"Every planet has its own weird customs. About a year before we met, I spent six weeks on a moon where the principal form of recreation was juggling geese. My hand to God. Baby geese - goslings! They were juggled."

Wednesday, February 16, 2011

Claimjumping aspirantes

Hmm... the last few days. We: 1) started our organic gardens, 2) learned about dengue, malaria, fever, TB, and 3) went to Quito for a Peace Corps office tour.

Starting our jardines gardins gardens last Monday was by far the most engaging activity I've participated in during training so far. We cycled through several work stations, including: tilling and fertilizing the plots, worm beds, seed beds, seedling care and transplant. When we cycled through them all in small groups, the field was ready for planting and all us aspirantes lined up on one side. On of the count of three, we all ran out as language groups claimjumper-style to nab our preferred plot of land because this is, after all, a competition. Our group got our first pick:

I'll let you use your imaginations about the malaria/dengue/etc. talk, but we got our anti-malarial medications (in cute paper bags with our names on them like prizes). My medication: the one that makes some people go crackers and have insane dreams. I get to start it any day and can't WAIT! sarcasm. I already started having crazy lucid dreams ever since I was feverish last week, so I don't believe they need any help. But it's way better than getting a fatal form of malaria.

Next! Today we all migrated west to Quito to visit the Peace Corps office. The journey involves a bus to Quito, a bus to a bus station, another bus somewhere else...etc.
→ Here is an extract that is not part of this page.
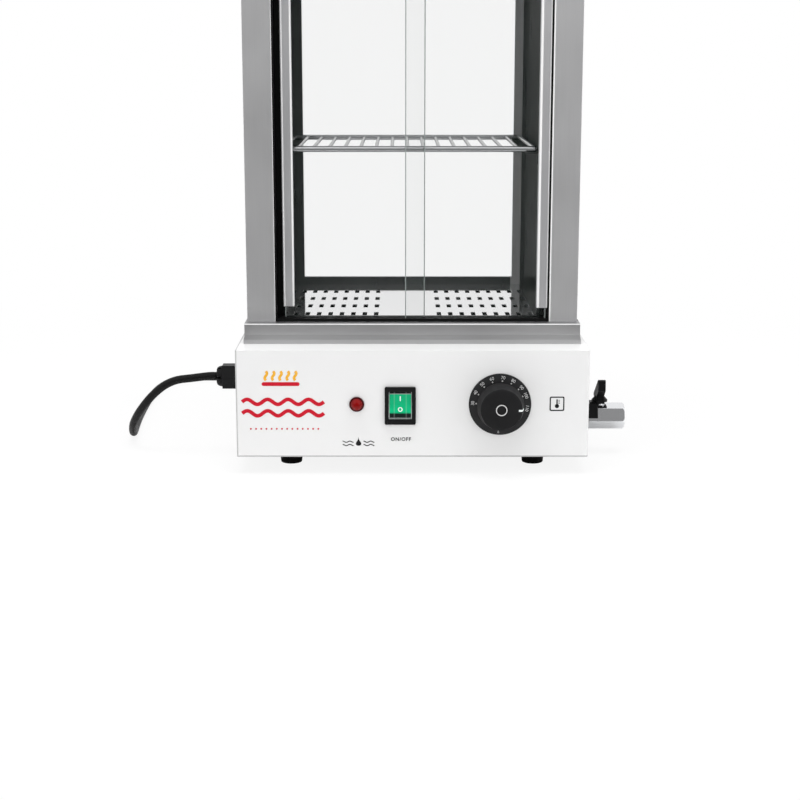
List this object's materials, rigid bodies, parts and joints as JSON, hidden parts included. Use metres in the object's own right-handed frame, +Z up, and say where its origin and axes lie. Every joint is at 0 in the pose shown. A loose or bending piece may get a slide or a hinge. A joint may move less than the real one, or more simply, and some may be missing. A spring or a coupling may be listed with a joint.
{
  "type": "hot dog steamer",
  "caption": "Counter-top steam cabinet with sliding glass doors, slotted steam plate and bun rack over a heated water tank, with dial, switch, lamp and drain valve.",
  "frame": {"origin": "on the table, under the middle of the box round everything except the free cord, its coil, tie and plug", "axes": "+Z up; -Y towards the front with the controls and doors; +X to the viewer's right, where the drain valve is"},
  "size_m": [0.4459, 0.4213, 0.44],
  "materials": {
    "white_paint": "satin",
    "satin_steel": "satin",
    "inner_steel": "satin",
    "mirror_steel": "polished",
    "plain_steel": "plain",
    "bright_wire": "bright",
    "zinc_screws": "zinc plated",
    "heater_metal": "oxidised",
    "copper_probe": "plain",
    "brass_fittings": "plain",
    "valve_chrome": "satin plated",
    "black_plastic": "satin",
    "switch_plastic": "gloss",
    "scale_plastic": "printed",
    "red_lens": "translucent",
    "green_rocker": "translucent",
    "ivory_plastic": "plain",
    "black_rubber": "plain",
    "clear_glass": "clear"
  },
  "bodies": {
    "cabinet": {"base_housing": "white_paint", "bottom_plate": "plain_steel", "rubber_feet": "black_rubber", "foot_screws": "zinc_screws", "bottom_screws": "zinc_screws", "water_tank": "mirror_steel", "heating_element": "heater_metal", "heater_nuts": "brass_fittings", "dry_run_cutout": "black_plastic", "drain_pipe": "brass_fittings", "drain_nuts": "brass_fittings", "valve_body": "valve_chrome", "lever_stop": "black_plastic", "lamp_lens": "red_lens", "lamp_body": "black_plastic", "switch_housing": "switch_plastic", "thermostat_body": "plain_steel", "thermostat_screws": "zinc_screws", "thermostat_probe": "copper_probe", "dial_scale": "scale_plastic", "terminal_block": "ivory_plastic", "gland_body": "black_plastic", "gland_nut": "black_plastic", "gland_locknut": "black_plastic", "inner_lead": "black_rubber", "mains_cord": "black_rubber", "cord_coil": "black_rubber", "cord_tail": "black_rubber", "coil_tie": "black_plastic", "plug_body": "black_rubber", "plug_pins": "valve_chrome", "collar_frame": "satin_steel", "left_side_panel": "satin_steel", "right_side_panel": "satin_steel", "left_chamber_wall": "inner_steel", "right_chamber_wall": "inner_steel", "rear_panel": "inner_steel", "rear_cover": "satin_steel", "rear_glass": "clear_glass", "rear_glass_seal": "black_rubber", "roof_cover": "satin_steel", "bottom_door_track": "black_plastic", "top_door_track": "black_plastic", "left_door_jamb": "black_plastic", "right_door_jamb": "black_plastic", "steam_plate": "mirror_steel", "bun_shelf": "bright_wire", "shelf_rails": "inner_steel", "cabinet_screws": "zinc_screws"},
    "left_door": {"left_door_glass": "clear_glass", "left_door_handle": "satin_steel"},
    "right_door": {"right_door_glass": "clear_glass", "right_door_handle": "satin_steel"},
    "power_rocker": {"switch_rocker": "green_rocker"},
    "heat_knob": {"dial_knob": "black_plastic", "thermostat_shaft": "plain_steel"},
    "drain_lever": {"valve_lever": "black_plastic", "valve_stem": "valve_chrome", "valve_ball": "valve_chrome"}
  },
  "joints": [
    {"name": "left_door_slide", "type": "slide", "parent": "cabinet", "child": "left_door", "axis": [1, 0, 0], "range_m": [-0.0046, 0.1021]},
    {"name": "right_door_slide", "type": "slide", "parent": "cabinet", "child": "right_door", "axis": [1, 0, 0], "range_m": [-0.1059, 0]},
    {"name": "power_rocker_hinge", "type": "hinge", "parent": "cabinet", "child": "power_rocker", "pos_m": [-0.01805, -0.128, 0.0578], "axis": [1, 0, 0], "range_deg": [0, 20]},
    {"name": "heat_knob_hinge", "type": "hinge", "parent": "cabinet", "child": "heat_knob", "pos_m": [0.06375, -0.143, 0.059], "axis": [0, 1, 0], "range_deg": [-269, 5]},
    {"name": "drain_lever_hinge", "type": "hinge", "parent": "cabinet", "child": "drain_lever", "pos_m": [0.15455, -0.058, 0.0325], "axis": [0, 0, 1], "range_deg": [-90, 0]}
  ]
}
We made it with the help of our language group facilitators and went on a grand tour of the place. The best part was visiting the NRC director's office, where there is a map of pins designating previous omnibus volunteer locations, and pink pins that designate sites where our omnibus will go - it was here that I suddenly got a revelation that I knew where I wanted to go. A pink pin sat right near the slopes of the perpetually erupting Sangay volcano in the Oriente/Sierra border. Another pink pin was nearby. I know, I'm flexible and will go wherever they send me because that's what I originally agreed to when I came here. But having a site right on Ecuador's most active volcano? Yes, please! I'm so eager to find out where I'm going, but I'm trying to wait without reservations or expectations.

It took a long time to get back to Tumbaco, and when we finally made it, our language group only had a little time to start thinking about making a community map from the town center to my host family's house. I randomly ran into Paola yesterday while walking through the town center (which is bustling and active in the afternoon), so she took me around on a paseo to point out important places like health centers, schools, churches, a *vegetarian restaurant*, etc.

Speaking of vegetarian...I feel really lucky to be with my Ecuadorian host family. They completely understand and respect my decision to be a vegetarian, and all my meals have been problem-free. They're always great meals, but sometimes they're spectacular. The other day, Paola made me a tofu dinner (from a bag of dried tofu). I had to ask three times, tofu?! No way! This morning, I had toast with a slice of queso and tomato on top. I had two and wanted so many more! Yuuuum. They also tolerate my completely random homework questions like, "What are three Ecuadorian words for 'friend'?" or "What is the name of the municipio administrator?" (no one seems to know).